In cartoons, of course, every binary contrast is wildly exaggerated. So the man in #1 appears to be offended by the woman’s violation of the principle Him Hunter, Her Gatherer — despite the fact that she has, by whatever means and for whatever reasons, brought home a hell of a lot of bacon, almost every part of a mammoth’s body being eminently useful. (I mean, you can even build a shelter from its bones. People actually did that.)
Yes, don’t mess with Bess. Because, like Rosie the Riveter, Bess can do it:
(#6) During wartime, it turns out that women are entirely capable of filling any number of roles traditionally filled by men — which means, of course, that they could have done it all along
That is, They Can Do It. Bess, faced with a woolly mammoth interfering with her gathering routine, dispatches the creature with a sharp stick. In the real world, four women friends studying philosophy at Oxford during World War II, with most of the men away at war, found themselves able to pursue their own visions of ethics, free of the dominant views, and changed the direction of the field of moral philosophy — a story told especially well in Benjamin J.B. Lipscomb’s 2022 book The Women Are Up to Something: How Elizabeth Anscombe, Philippa Foot, Mary Midgley, and Iris Murdoch Revolutionized Ethics.

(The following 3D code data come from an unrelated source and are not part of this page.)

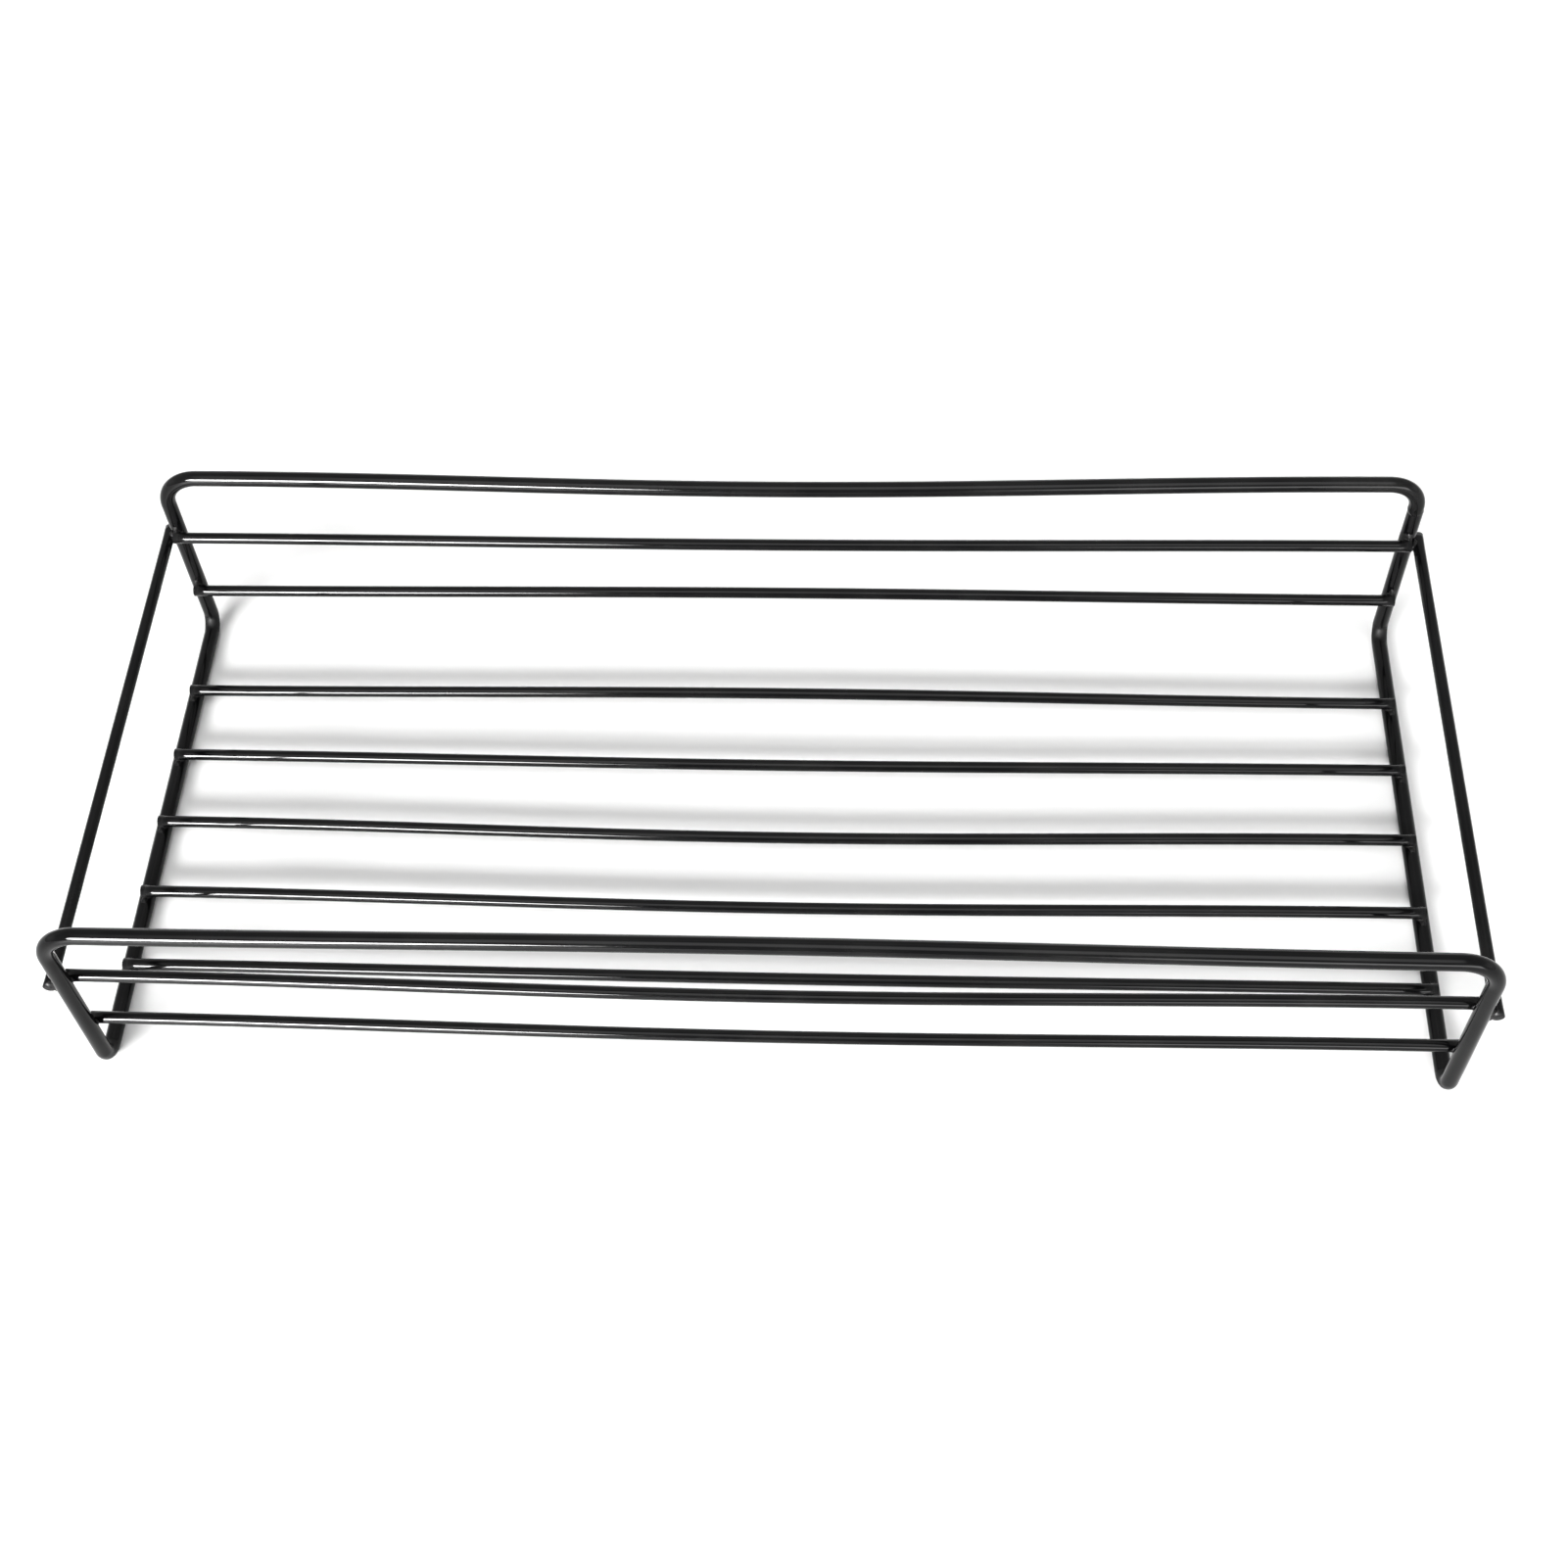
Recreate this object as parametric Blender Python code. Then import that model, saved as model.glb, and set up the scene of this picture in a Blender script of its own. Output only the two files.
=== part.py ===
# Wire bathroom shelf: a shallow open basket of gloss black coated steel wire.
#
# One thick wire is bent into a closed loop that makes the two lips and the two floor rails.
# Nine thin cross wires lie inside the loop and two thin side wires lie outside it.
# Every crossing is a resistance weld: the thin wire is notched over the thick one,
# and a small collar of weld metal fills the valleys round the crossing.
#
# Metres, +Z up. The origin is on the ground under the middle of the shelf.
# The front lip faces -Y and the back lip, which stands against the wall, faces +Y.

import math

import bmesh
import bpy
from mathutils import Matrix, Vector

# Wires, coating included
LOOP_WIRE = 0.0050              # diameter of the thick wire
THIN_WIRE = 0.0037              # diameter of the cross wires and side wires
END_ROUND = 0.0004              # rounding of the cut ends under the coating

# The loop, between centre lines
RAIL_SPACING = 0.400            # left floor rail to right floor rail
LOOP_DEPTH = 0.172              # front uprights to back uprights
LIP_HEIGHT = 0.072              # floor rails to top rails
CORNER_RADIUS = 0.0120          # three of the top corners
SEAM_CORNER_RADIUS = 0.0098     # the right back top corner, a little tighter
FOOT_RADIUS = 0.0060            # the four bends from floor rail to upright

# The butt weld that closes the loop, on the right back upright
SEAM_DROP = 0.0013              # the bead's middle, below the start of the top corner
SEAM_LENGTH = 0.0020
SEAM_PROUD = 0.00025            # how far its bead stands out of the wire

# Floor wires, evenly spaced between the first and the last
FIRST_FLOOR_WIRE = 0.0309       # behind the front uprights' centre line
LAST_FLOOR_WIRE = 0.0335        # before the back uprights' centre line

# Lip wires, above the floor rails' centre line
BACK_UPPER_HEIGHT = 0.0480
BACK_LOWER_HEIGHT = 0.0214
FRONT_UPPER_HEIGHT = 0.0433
FRONT_LOWER_HEIGHT = 0.0185
SIDE_DROP = 0.0039              # the side wires, below the back upper wire

# The thin wires' cut ends, against the loop's outside
END_SETBACK = 0.0018            # cross wires, and side wires at the front, stop this far short
BACK_OVERHANG = 0.0014          # side wires run this far past it at the back

# How far the middle of each long wire bows towards the front (minus is towards the back)
BACK_RAIL_BOW = 0.0034
FRONT_RAIL_BOW = -0.0010
BACK_UPPER_BOW = 0.00125
BACK_LOWER_BOW = -0.00105
FRONT_UPPER_BOW = 0.0024
FRONT_LOWER_BOW = 0.0018
FLOOR_BOW = 0.0027              # the floor wire that bows most
FLOOR_BOW_SHARES = (0.25, 0.80, 1.00, 0.45, -0.55)   # of FLOOR_BOW, one for each floor wire

# Welds
SEAT_GAP = 0.0003               # clearance between pieces that touch
SET_DOWN = 0.0003               # how far a cross wire is pressed into the loop; side wires touch it
WELD_REACH = 0.0024             # half length of the weld metal along the thin wire
WELD_SPREAD = 0.0028            # half length along the thick wire
WELD_RISE = 0.0016              # half thickness
WELD_SHIFT = 0.0012             # how far a cross wire's weld lies inwards of the crossing

# How finely round shapes are drawn
BEVEL_STEPS = 4                 # gives a wire twelve flats
WIRE_FLATS = 4 + 2 * BEVEL_STEPS
CORNER_STEPS = 6
FOOT_STEPS = 5
BOW_STEPS = 10
ROD_SIDES = 24
WELD_SEGMENTS = 16
WELD_RINGS = 8
SMOOTH_ANGLE = math.radians(40)

# Sizes that follow from those above
FLOOR_PITCH = (LOOP_DEPTH - FIRST_FLOOR_WIRE - LAST_FLOOR_WIRE) / (len(FLOOR_BOW_SHARES) - 1)
HALF_WIDTH = RAIL_SPACING / 2
HALF_DEPTH = LOOP_DEPTH / 2
RAIL_Z = LOOP_WIRE / 2
TOP_Z = RAIL_Z + LIP_HEIGHT
SEAM_Z = TOP_Z - SEAM_CORNER_RADIUS - SEAM_DROP
SIDE_Z = RAIL_Z + BACK_UPPER_HEIGHT - SIDE_DROP
SIDE_OFFSET = (LOOP_WIRE + THIN_WIRE) / 2
CROSS_OFFSET = SIDE_OFFSET - SET_DOWN
CROSS_HALF_LENGTH = HALF_WIDTH + LOOP_WIRE / 2 - END_SETBACK
SIDE_HALF_LENGTH = HALF_DEPTH + (LOOP_WIRE + BACK_OVERHANG - END_SETBACK) / 2
SIDE_MIDDLE = (BACK_OVERHANG + END_SETBACK) / 2

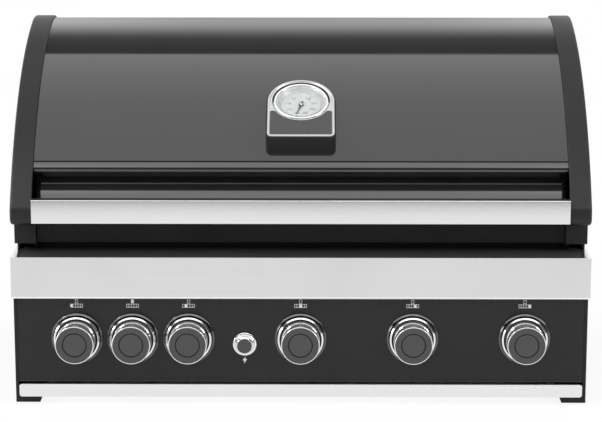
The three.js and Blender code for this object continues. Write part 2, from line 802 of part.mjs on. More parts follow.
function makeBand() {
  const half = band.halfWidth;
  const returns = [-1, 1].flatMap((side) => {
    const outer = side * half;
    const hem = [
      [outer, 0],
      [outer - side * band.hemFront, 0],
      [outer - side * band.hemBack, band.returnDepth],
      [outer, band.returnDepth],
    ];
    return [
      box(outer - side * sheet, outer, 0, band.returnDepth, band.bottomZ, band.topZ),
      alongZ(hem, band.topZ - sheet, band.topZ),
    ];
  });
  const bottomHem = box(-half, half, 0, body.faceY - gap, band.bottomZ, band.bottomZ + sheet);
  const face = box(-half, half, 0, sheet, band.bottomZ, band.topZ);
  add('front_band', join(face, bottomHem, ...returns), brushedSteel);

  const shelfX = half - shelf.endGap;
  const frontY = sheet + gap;
  const shelfSheet = join(
    box(-shelfX, shelfX, frontY, fireFrontY - shelf.backGap, shelfTopZ - sheet, shelfTopZ),
    box(-shelfX, shelfX, frontY, frontY + sheet, shelfTopZ - shelf.lip, shelfTopZ),
  );
  add('front_shelf', shelfSheet, satinBlack);
}

function makePanel() {
  const topZ = shelfTopZ - sheet - gap;
  const frontY = body.faceY;
  const backY = frontY + sheet;
  const foldY = frontY + panel.foldDepth;
  const folded = join(
    box(-panelX, panelX, frontY, backY, panel.bottomZ, topZ),
    box(-panelX, panelX, frontY, foldY, panel.bottomZ, panel.bottomZ + sheet),
    box(-panelX, panelX, frontY, foldY, topZ - sheet, topZ),
    box(-panelX, -panelX + sheet, frontY, foldY, panel.bottomZ, topZ),
    box(panelX - sheet, panelX, frontY, foldY, panel.bottomZ, topZ),
  );
  const drill = (radius, x, z, sides) => rodY(radius, x, frontY - overrun, backY + overrun, z, sides);
  const holes = [
    ...knobXs.map((x) => drill(panel.spindleHole, x, valve.axisZ, roundSides.tube)),
    drill(igniter.barrelRadius + gap, igniterX, igniterZ, roundSides.medium),
  ];
  add('control_panel', cut(folded, ...holes), glossBlack);
}

function makeSides() {
  for (const [name, side] of pair('side_panel')) {
    const topZ = rimZ - gap;
    const innerX = sideX - sheet;
    const bottomX = sideX - foot.bottomWidth;
    const lipX = footX + foot.lip;
    const channel = [
      [sideX, topZ],
      [sideX, 0],
      [bottomX, 0],
      [footX, foot.height],
      [lipX, foot.height],
      [lipX, foot.height - sheet],
      [footX + foot.lipRoot, foot.height - sheet],
      [bottomX + sheet, sheet],
      [innerX, sheet],
      [innerX, topZ],
    ].map(([x, z]) => [side * x, z]);
    const end = [
      [sideX, 0],
      [bottomX, 0],
      [footX, foot.height],
      [sideX, foot.height],
    ].map(([x, z]) => [side * x, z]);
    const flangeX = side * (panelX + gap);
    const outerX = side * sideX;
    const folded = join(
      alongY(channel, body.faceY, bodyBackY),
      alongY(end, body.faceY, body.faceY + sheet),
      alongY(end, bodyBackY - sheet, bodyBackY),
      box(flangeX, outerX, body.faceY, body.faceY + sheet, 0, shelfTopZ - shelf.lip),
    );
    const hemUnderZ = band.topZ - sheet - gap;
    const hemBackY = band.returnDepth + gap;
    const underHem = box(flangeX, side * band.halfWidth, 0, hemBackY, hemUnderZ, rimZ);
    add(name, cut(folded, underHem), satinBlack);
  }
}

// The rear panel's top edge folds forward to close the gap behind the fire box
function makeBack() {
  const topZ = rimZ - gap;
  const backY = rearPanelY + sheet;
  const foldY = feedBackY + feed.radius + gap;
  const folded = join(
    box(-sideX, sideX, rearPanelY, backY, foot.height, topZ),
    box(-fireX, fireX, foldY, backY, topZ - sheet, topZ),
  );
  const hole = rodY(inlet.hole, inletX, rearPanelY - overrun, backY + overrun, manifoldZ);
  add('rear_panel', cut(folded, hole), innerSteel);
}

function makeTray() {
  const half = panelX - tray.endGap;
  const runnerX = footX + tray.runner;
  const wallX = footX - tray.wallGap;
  const wallTopZ = trayZ + tray.wallHeight;
  const floorTopZ = trayZ + sheet;
  const basin = join(
    box(-half, half, 0, sheet, trayZ, trayTopZ),
    box(-half, half, 0, tray.hem, trayTopZ - sheet, trayTopZ),
    box(-runnerX, runnerX, 0, tray.length, trayZ, floorTopZ),
    box(-wallX, wallX, 0, tray.frontDepth, trayZ, trayTopZ),
    box(-wallX, wallX, tray.length - sheet, tray.length, trayZ, wallTopZ),
    box(-wallX, -wallX + sheet, 0, tray.length, trayZ, wallTopZ),
    box(wallX - sheet, wallX, 0, tray.length, trayZ, wallTopZ),
  );
  add('drip_tray', basin, brushedSteel);
}

// A round spindle with one flat side, as an outline of (X, Z) points
function flattedRound(radius, flat) {
  const start = Math.asin(flat / radius);
  return Array.from({ length: roundSides.small + 1 }, (_, i) => {
    const angle = start + ((-Math.PI - 2 * start) * i) / roundSides.small;
    return [radius * Math.cos(angle), radius * Math.sin(angle)];
  });
}

function makeKnobs() {
  const halfEdge = knob.edge / 2;
  const recessY = knobFaceY + knob.recessDepth;
  const knobProfile = [
    [0, skirtBackY],
    [knob.skirtRadius, skirtBackY],
    [knob.skirtRadius, skirtFrontY + knob.edge],
    [knob.skirtRadius - knob.edge, skirtFrontY],
    [knob.collarRadius, skirtFrontY],
    [knob.faceRadius + halfEdge, knobFaceY + knob.edge],
    [knob.faceRadius - halfEdge, knobFaceY],
    [knob.recessRadius, knobFaceY],
    [knob.recessRadius - knob.recessDepth, recessY],
    [0, recessY],
  ];
  const bezelInner = knob.skirtRadius + knobBezel.gap;
  const bezelOuter = bezelInner + knobBezel.width;
  const bezelFrontY = body.faceY - knobBezel.height;
  const bezelProfile = [
    [bezelInner, body.faceY - gap],
    [bezelOuter, body.faceY - gap],
    [bezelOuter - gap, bezelFrontY + gap],
    [bezelInner, bezelFrontY],
  ];
  const boreOutline = flattedRound(spindle.radius + gap, spindle.flat + gap);
  const bore = alongY(boreOutline, spindleFrontY - knob.travel - gap, skirtBackY + overrun);
  const stemOutline = flattedRound(spindle.radius, spindle.flat);
  knobXs.forEach((x, i) => {
    const place = [x, 0, valve.axisZ];
    const knobShape = cut(turned(knobProfile, roundSides.large), bore);
    const stem = alongY(stemOutline, spindleFrontY, spindleRearY);
    add(`knob_${i + 1}`, knobShape, knobFace).position.set(...place);
    add(`valve_spindle_${i + 1}`, stem, innerSteel).position.set(...place);
    add(`knob_bezel_${i + 1}`, turned(bezelProfile, roundSides.large), chromed).position.set(...place);
  });
}

function makeIgniter() {
  const barrelBore = igniter.buttonRadius + gap;
  const backY = body.faceY + igniter.barrelDepth;
  const capY = backY - igniter.wall;
  const ringFrontY = body.faceY - igniter.ringHeight;
  const ringBackY = body.faceY - gap;
  const buttonBack = capY - igniter.travel - gap;
  const buttonFront = ringFrontY - igniter.buttonProud;
  const housing = [
    [0, backY],
    [igniter.barrelRadius, backY],
    [igniter.barrelRadius, ringBackY],
    [igniter.ringRadius, ringBackY],
    [igniter.ringRadius, ringFrontY + gap],
    [igniter.ringRadius - igniter.wall, ringFrontY],
    [barrelBore, ringFrontY],
    [barrelBore, capY],
    [0, capY],
  ];
  const button = [
    [0, buttonBack],
    [igniter.buttonRadius, buttonBack],
    [igniter.buttonRadius, buttonFront + igniter.wall],
    [igniter.buttonRadius - igniter.wall, buttonFront],
    [0, buttonFront],
  ];
  const place = [igniterX, 0, igniterZ];
  add('igniter_bezel', turned(housing, roundSides.medium), chromed).position.set(...place);
  add('igniter_button', turned(button, roundSides.medium), chromed).position.set(...place);
}

// The gauge plate's outline: square at the foot, round about the dial at the top
function plateOutline(out) {
  const half = gauge.halfWidth + out;
  const corner = gauge.corner + out;
  const cornerArc = (side, from, to) =>
    arc({ y: side * (half - corner), z: corner - out }, corner, from, to, steps.corner);
  return [
    ...cornerArc(1, -Math.PI / 2, 0),
    ...arc({ y: 0, z: gaugeCentre }, half, 0, Math.PI, gaugeSteps.round),
    ...cornerArc(-1, Math.PI, Math.PI * 1.5),
  ];
}

function makeGaugeHousing() {
  const around = (radius) => ring(radius, roundSides.large).map(([x, y]) => [x, y + gaugeCentre]);
  const wedge = alongZ(plateOutline(gauge.rimOut), -gauge.depth, -gauge.plate - gap, [around(housingBore)]);
  const lidRadius = lid.frontRadius - lid.capProud + gap;
  const lidRound = arc(frontCentre, lidRadius, Math.PI, Math.PI / 2, gaugeSteps.lidCut);
  const lidBulk = alongX([...lidRound, [frontCentre.y, frontCentre.z]], -skinX, skinX);
  add('gauge_housing', cut(inGaugeFrame(wedge), lidBulk), satinBlack);

  const frame = new THREE.Group();
  frame.position.set(0, gaugeFootY, gaugeFootZ);
  frame.rotation.x = gaugeLean;
  group.add(frame);
  const rimmed = join(
    alongZ(plateOutline(0), -gauge.plate, 0, [around(gauge.bezelInner)]),
    alongZ(around(gauge.bezelOuter), -gauge.plate, gauge.bezelHeight, [around(gauge.bezelInner)]),
  );
  add('gauge_plate', rimmed, chromed, frame);
  const atDial = new THREE.Group();
  atDial.position.y = gaugeCentre;
  frame.add(atDial);
  return atDial;
}

function makeGaugeDial(atDial) {
  const dialZ = -gauge.dialDepth;
  const caseBack = -gauge.caseDepth;
  const cupRadius = caseRadius - gauge.caseWall;
  const postZ = dialZ + 2 * gauge.post;
  const caseProfile = [
    [0, postZ],
    [gauge.post, postZ],
    [gauge.post, dialZ],
    [gauge.dialRadius, dialZ],
    [cupRadius, 0],
    [caseRadius, 0],
    [caseRadius, caseBack],
    [gauge.stemRadius, caseBack - gauge.caseWall],
    [gauge.stemRadius, -gauge.stemLength],
    [0, -gauge.stemLength],
  ];
  const glassBack = -gauge.glassDepth - gauge.glass;
  const cupShare = (glassBack - dialZ) / gauge.dialDepth;
  const glassRadius = gauge.dialRadius + (cupRadius - gauge.dialRadius) * cupShare - gap;
  const glassProfile = [
    [0, glassBack],
    [glassRadius, glassBack],
    [glassRadius, -gauge.glassDepth],
    [0, -gauge.glassDepth],
  ];
  add('gauge_case', turned(caseProfile, roundSides.large).rotateX(Math.PI / 2), dialPaint, atDial);
  add('gauge_lens', turned(glassProfile, roundSides.large).rotateX(Math.PI / 2), clearGlass, atDial);

  const halfTip = gauge.needleTip / 2;
  const halfRoot = gauge.needleHub / 2;
  const pointer = [
    [-halfRoot, gauge.needleTail],
    [halfRoot, gauge.needleTail],
    [halfTip, -gauge.needle],
    [-halfTip, -gauge.needle],
  ];
  const needleShape = join(
    alongZ(ring(gauge.needleHub, roundSides.small), 0, gauge.needleSheet),
    alongZ(pointer, 0, gauge.needleSheet),
  );
  const holeTop = gauge.needleSheet + overrun;
  const needleHole = rodZ(gauge.post + gap, 0, 0, -overrun, holeTop, roundSides.small);
  const needle = add('gauge_needle', cut(needleShape, needleHole), needlePaint, atDial);
  needle.position.z = dialZ + gauge.post;
  needle.rotation.z = THREE.MathUtils.degToRad(needleRestAngle);
}

makeLid();
makeHandle();
makeHinges();
makeCastings();
makeFireBox();
makeBurners();
makeTamers();
makeGrates();
makeRack();
makeManifold();
makeBand();
makePanel();
makeSides();
makeBack();
makeTray();
makeKnobs();
makeIgniter();
makeGaugeDial(makeGaugeHousing());

// The origin goes under the middle of the part, between the knobs' faces and the inlet's end
group.position.y = -(knobFaceY + inletEndY) / 2;

export default group;
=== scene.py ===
# Looks of the built-in gas grill head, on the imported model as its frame
from math import acos, atan, atan2, cos, degrees, hypot, pi, radians, sin, sqrt
from types import SimpleNamespace

import bmesh
import bpy
from mathutils import Matrix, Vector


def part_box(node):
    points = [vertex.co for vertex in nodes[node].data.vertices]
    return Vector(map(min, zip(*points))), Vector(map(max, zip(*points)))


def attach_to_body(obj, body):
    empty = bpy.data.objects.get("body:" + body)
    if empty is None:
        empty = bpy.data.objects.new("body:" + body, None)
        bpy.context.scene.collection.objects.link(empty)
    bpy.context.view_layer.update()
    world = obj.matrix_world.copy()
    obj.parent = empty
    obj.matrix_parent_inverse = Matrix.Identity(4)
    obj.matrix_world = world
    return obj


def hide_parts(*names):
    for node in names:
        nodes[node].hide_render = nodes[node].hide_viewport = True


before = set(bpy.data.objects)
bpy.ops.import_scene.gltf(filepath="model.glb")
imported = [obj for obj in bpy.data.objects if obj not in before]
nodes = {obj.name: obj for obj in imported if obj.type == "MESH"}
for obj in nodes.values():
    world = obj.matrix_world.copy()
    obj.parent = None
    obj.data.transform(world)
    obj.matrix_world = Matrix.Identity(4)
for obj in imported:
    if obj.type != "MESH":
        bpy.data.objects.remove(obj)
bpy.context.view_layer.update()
print("frame loaded,", len(nodes), "nodes")

mm = 0.001
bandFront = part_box("front_band")[0].y  # shapes are drawn in mm from the band's front and the floor, as in the CAD
leftRight = ((-1, "left"), (1, "right"))
roundSides = 96
scene = bpy.context.scene


def boxInMm(name):
    return [(corner.x / mm, (corner.y - bandFront) / mm, corner.z / mm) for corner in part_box(name)]


def addObject(name, data):
    made = bpy.data.objects.new(name, data)
    scene.collection.objects.link(made)
    return made


# Nodes

socketKinds = {float: "Float", int: "Int", tuple: "Vector"}


def setInputs(tree, node, values):
    for key, value in values.items():
        if isinstance(value, bpy.types.NodeSocket):
            tree.links.new(value, node.inputs[key])
        else:
            node.inputs[key].default_value = value
    return node


def addNode(tree, kind, values=None, family="ShaderNode", **settings):
    made = tree.nodes.new(family + kind)
    for key, value in settings.items():
        setattr(made, key, value)
    return setInputs(tree, made, values or {})


def newTree(name, kind, inputs, outputs):  # an input is its first value, or only its kind in words
    tree = bpy.data.node_groups.new(name, kind)
    for label, value in inputs.items():
        bare = isinstance(value, str)
        socketKind = "NodeSocket" + (value if bare else socketKinds[type(value)])
        socket = tree.interface.new_socket(label, in_out="INPUT", socket_type=socketKind)
        if not bare:
            socket.default_value = value
    for label, socketKind in outputs.items():
        tree.interface.new_socket(label, in_out="OUTPUT", socket_type="NodeSocket" + socketKind)
    return tree, tree.nodes.new("NodeGroupInput").outputs, tree.nodes.new("NodeGroupOutput").inputs


def placeGroup(tree, name, values):
    return addNode(tree, "Group", values, node_tree=bpy.data.node_groups[name]).outputs


def doMath(tree, operation, first, second=0.0):
    return addNode(tree, "Math", {0: first, 1: second}, operation=operation).outputs[0]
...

Philippa and I were friends 40 years ago, at the Center for Advanced Study in the Behavioral Sciences, though she was a full generation older than me; she was whip-smart, judicious, elegant, and very funny. From my 12/27/10 posting “Some deaths of 2010”:
From James Ryerson’s piece on her in the NYT Magazine‘s “The Lives They Lived” issue:
Looking back, she seemed to appreciate the connection between her distinctive talents and the long arc of her career.”I’m a dreadfully slow thinker, really,” she said. “But I do have a good nose for what’s important.”
(Well, the issues were there, they were significant, and they needed to be taken care of, so: on with the task!)